CBD also reduces other key immune checkpoints, like the enzyme indoleamine 2,3 dioxygenase, or IDO, another localized blockade to the immune response that tumors are known to use.
CBD also improved the mix by increasing expression of some good things, like CD103, a complex thought to help the immune system recognize cancer, and that is generally associated with a better cancer prognosis, as well as CD8, a sugar-coated protein that also aids an immune response. There is evidence suppressing immune checkpoints, which CBD does, drives levels of both up.
“It is a puzzle and that is why we need good immune regulators,” Baban says. “CBD is a very smart regulator,” that can make adjustments based on its environment, like turning apelin down in glioblastoma and up in the face of lungs damaged by COVID, he says. DCG and MCG investigators reported last year that CBD actually increases levels of apelin, which they have shown go way down with a SARS-CoV-2 infection, and in that scenario the apelin increase reduces inflammation and the “cytokine storm” that has wreaked destruction in the lungs of patients.

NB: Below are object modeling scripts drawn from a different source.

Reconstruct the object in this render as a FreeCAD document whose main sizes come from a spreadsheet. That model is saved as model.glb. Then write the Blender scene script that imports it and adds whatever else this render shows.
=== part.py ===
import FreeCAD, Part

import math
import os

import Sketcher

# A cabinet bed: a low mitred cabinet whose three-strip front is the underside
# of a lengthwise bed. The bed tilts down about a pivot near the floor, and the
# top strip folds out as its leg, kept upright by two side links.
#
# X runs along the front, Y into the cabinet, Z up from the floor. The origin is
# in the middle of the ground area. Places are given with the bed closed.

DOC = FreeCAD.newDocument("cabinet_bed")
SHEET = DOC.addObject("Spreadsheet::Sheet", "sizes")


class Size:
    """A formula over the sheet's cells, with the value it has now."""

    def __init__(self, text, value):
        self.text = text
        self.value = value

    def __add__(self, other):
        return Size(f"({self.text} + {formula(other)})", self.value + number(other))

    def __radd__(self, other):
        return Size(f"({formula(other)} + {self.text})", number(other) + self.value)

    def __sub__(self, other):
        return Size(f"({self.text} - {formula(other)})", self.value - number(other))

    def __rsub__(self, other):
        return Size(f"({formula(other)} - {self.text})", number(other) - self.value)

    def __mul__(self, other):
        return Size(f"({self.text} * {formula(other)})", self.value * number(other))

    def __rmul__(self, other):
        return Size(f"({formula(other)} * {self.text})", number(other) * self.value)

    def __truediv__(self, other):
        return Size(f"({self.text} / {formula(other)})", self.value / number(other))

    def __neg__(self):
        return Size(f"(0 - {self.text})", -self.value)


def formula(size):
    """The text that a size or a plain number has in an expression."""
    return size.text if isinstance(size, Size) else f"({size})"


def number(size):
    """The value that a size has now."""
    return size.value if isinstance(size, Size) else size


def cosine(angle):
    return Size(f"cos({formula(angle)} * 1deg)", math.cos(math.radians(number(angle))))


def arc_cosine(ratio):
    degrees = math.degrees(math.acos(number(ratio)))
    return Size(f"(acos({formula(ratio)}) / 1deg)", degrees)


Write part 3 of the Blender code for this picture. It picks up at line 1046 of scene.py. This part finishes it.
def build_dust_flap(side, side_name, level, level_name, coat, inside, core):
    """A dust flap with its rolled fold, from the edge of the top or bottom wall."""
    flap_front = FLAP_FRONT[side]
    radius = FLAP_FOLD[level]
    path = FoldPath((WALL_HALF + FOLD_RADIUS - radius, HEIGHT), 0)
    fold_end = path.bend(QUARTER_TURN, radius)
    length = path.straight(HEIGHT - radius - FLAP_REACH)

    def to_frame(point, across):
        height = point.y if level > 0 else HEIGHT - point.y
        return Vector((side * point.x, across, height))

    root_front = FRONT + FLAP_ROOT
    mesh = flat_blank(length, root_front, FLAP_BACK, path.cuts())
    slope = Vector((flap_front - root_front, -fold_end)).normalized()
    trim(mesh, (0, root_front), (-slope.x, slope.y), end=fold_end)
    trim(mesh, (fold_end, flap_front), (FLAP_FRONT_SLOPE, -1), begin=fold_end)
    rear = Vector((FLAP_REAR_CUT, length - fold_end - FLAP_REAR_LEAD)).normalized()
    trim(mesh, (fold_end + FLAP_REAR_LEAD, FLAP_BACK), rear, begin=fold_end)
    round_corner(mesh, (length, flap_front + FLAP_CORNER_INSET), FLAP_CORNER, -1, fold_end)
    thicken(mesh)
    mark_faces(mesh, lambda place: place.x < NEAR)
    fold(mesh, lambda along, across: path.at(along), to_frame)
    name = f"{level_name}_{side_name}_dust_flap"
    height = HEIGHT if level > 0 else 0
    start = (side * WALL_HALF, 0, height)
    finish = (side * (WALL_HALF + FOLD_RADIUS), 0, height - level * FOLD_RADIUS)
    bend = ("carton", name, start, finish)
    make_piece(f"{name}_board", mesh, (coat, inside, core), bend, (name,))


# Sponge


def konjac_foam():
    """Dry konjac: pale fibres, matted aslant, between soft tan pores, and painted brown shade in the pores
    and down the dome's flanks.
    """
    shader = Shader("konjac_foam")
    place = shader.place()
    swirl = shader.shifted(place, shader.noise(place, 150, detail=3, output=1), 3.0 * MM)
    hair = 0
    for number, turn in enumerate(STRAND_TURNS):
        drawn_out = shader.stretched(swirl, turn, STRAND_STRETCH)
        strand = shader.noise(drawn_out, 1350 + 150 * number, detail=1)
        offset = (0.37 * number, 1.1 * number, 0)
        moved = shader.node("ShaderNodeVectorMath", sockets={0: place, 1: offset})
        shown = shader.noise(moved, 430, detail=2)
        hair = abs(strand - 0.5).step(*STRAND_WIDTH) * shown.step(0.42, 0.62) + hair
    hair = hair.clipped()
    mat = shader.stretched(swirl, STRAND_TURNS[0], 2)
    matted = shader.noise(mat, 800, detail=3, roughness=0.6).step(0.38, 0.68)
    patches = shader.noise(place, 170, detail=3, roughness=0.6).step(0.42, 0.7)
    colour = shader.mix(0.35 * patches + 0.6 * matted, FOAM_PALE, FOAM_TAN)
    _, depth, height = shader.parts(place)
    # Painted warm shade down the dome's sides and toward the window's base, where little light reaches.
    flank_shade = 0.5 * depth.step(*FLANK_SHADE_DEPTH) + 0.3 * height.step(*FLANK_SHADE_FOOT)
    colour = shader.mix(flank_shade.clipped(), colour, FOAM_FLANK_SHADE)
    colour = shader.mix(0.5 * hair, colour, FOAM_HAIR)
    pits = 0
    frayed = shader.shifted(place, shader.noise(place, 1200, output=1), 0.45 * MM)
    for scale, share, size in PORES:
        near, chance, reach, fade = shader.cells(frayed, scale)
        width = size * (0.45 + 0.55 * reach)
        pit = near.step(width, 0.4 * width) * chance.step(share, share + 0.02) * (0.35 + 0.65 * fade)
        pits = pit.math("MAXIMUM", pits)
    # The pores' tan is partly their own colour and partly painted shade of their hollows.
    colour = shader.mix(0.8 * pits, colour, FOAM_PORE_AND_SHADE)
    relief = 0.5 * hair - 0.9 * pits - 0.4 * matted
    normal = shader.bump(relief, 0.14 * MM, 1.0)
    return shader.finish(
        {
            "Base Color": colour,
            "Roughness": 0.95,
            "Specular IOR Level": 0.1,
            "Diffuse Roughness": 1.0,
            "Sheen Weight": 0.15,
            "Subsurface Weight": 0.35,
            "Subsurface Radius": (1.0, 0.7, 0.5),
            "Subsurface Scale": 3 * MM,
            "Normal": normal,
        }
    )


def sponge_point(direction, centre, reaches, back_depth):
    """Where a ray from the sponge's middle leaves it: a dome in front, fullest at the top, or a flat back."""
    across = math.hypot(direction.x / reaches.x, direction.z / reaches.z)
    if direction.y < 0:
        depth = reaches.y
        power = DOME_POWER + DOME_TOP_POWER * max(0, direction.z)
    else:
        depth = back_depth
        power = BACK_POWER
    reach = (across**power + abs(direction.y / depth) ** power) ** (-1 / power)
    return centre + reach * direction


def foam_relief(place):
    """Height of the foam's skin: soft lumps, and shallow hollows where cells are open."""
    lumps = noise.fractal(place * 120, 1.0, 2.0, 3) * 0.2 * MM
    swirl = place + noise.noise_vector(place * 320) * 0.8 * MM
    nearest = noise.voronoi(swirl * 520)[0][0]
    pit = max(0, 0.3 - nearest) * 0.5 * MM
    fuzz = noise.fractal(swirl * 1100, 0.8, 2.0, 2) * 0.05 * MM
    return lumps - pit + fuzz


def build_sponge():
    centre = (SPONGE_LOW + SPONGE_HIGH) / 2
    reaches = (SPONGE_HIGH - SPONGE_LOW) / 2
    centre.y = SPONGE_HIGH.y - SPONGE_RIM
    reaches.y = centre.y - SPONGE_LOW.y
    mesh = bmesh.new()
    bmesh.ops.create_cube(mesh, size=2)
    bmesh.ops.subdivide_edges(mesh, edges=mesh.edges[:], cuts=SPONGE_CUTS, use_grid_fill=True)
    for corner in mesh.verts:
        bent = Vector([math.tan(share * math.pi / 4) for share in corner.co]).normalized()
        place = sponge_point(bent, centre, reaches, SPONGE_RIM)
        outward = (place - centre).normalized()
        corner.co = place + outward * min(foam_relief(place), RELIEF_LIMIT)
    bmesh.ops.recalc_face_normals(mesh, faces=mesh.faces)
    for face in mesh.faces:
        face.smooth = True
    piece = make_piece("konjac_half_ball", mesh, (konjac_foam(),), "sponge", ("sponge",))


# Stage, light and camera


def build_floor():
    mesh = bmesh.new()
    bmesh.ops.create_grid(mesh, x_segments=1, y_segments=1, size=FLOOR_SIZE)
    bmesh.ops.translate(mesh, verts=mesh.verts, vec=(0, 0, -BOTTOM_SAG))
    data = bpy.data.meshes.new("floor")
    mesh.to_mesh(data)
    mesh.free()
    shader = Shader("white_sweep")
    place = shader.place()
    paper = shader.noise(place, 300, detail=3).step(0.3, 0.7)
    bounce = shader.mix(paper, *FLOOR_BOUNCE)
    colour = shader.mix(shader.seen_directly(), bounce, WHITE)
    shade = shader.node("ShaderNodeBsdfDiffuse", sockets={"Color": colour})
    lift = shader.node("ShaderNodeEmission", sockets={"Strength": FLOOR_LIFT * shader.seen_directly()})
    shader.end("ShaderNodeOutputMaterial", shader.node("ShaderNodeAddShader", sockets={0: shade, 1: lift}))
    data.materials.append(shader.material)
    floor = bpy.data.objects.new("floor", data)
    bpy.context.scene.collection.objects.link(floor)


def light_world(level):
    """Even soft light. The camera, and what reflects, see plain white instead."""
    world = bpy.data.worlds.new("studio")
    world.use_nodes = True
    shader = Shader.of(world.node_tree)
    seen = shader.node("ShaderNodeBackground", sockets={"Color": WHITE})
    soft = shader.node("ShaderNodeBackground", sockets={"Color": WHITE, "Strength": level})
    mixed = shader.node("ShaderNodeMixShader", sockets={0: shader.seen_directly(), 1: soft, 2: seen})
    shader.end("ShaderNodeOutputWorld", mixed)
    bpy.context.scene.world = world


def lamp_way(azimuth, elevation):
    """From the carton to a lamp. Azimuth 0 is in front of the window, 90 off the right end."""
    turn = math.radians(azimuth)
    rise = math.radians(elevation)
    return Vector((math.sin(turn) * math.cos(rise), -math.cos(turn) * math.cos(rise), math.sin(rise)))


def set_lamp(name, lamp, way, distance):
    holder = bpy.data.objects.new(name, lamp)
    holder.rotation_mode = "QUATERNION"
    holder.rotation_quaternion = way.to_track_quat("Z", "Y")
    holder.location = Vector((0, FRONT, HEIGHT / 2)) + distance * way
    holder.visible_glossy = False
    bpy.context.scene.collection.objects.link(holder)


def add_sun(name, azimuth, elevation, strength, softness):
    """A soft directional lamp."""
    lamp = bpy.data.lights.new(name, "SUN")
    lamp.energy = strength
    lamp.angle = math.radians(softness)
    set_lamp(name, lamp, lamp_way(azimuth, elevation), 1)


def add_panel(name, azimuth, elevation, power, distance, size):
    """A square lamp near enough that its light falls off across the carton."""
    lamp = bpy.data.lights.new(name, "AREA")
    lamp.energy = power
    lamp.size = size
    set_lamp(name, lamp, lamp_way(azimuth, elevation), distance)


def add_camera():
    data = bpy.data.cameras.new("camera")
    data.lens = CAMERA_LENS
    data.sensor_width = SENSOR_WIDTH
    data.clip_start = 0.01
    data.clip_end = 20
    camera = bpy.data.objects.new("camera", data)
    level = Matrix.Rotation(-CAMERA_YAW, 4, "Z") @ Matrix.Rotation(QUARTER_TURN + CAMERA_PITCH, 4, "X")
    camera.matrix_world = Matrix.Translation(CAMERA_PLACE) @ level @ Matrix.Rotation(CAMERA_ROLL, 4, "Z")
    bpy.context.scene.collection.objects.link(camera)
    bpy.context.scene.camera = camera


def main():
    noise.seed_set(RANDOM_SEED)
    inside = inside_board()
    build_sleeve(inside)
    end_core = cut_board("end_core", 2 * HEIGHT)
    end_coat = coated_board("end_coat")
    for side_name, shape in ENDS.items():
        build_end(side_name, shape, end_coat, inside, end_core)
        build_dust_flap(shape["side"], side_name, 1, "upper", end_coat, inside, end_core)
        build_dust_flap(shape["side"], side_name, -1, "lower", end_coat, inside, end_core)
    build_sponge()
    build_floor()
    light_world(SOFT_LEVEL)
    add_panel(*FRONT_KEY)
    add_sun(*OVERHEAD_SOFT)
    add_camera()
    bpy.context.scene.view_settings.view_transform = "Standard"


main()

“Right now we are excited that the tumor shrinks,” Baban says of the cannabinoid’s impact in glioblastoma. He and Rutkowski note that the positive results from inhaled CBD occurred without being done in tandem with other therapies, like surgery. They anticipate if CBD is eventually used for these patients, it will be a novel adjunct to these therapies.
Next steps include seeing how long the positive changes last and looking further at the impact on cancer stem cells. They also want to assess CBD’s impact on the high recurrence rates of glioblastoma. They have more evidence for hope: In an earlier study they incubated the tumor cells in CBD before implantation, and no tumors resulted, Baban says.
The latest significant advance in treating glioblastoma came more than 15 years ago, with the addition of the chemotherapy drug temozolamide to radiation, which extended survival about one and one half months and was celebrated by patients and caregivers alike, Rutkowski says.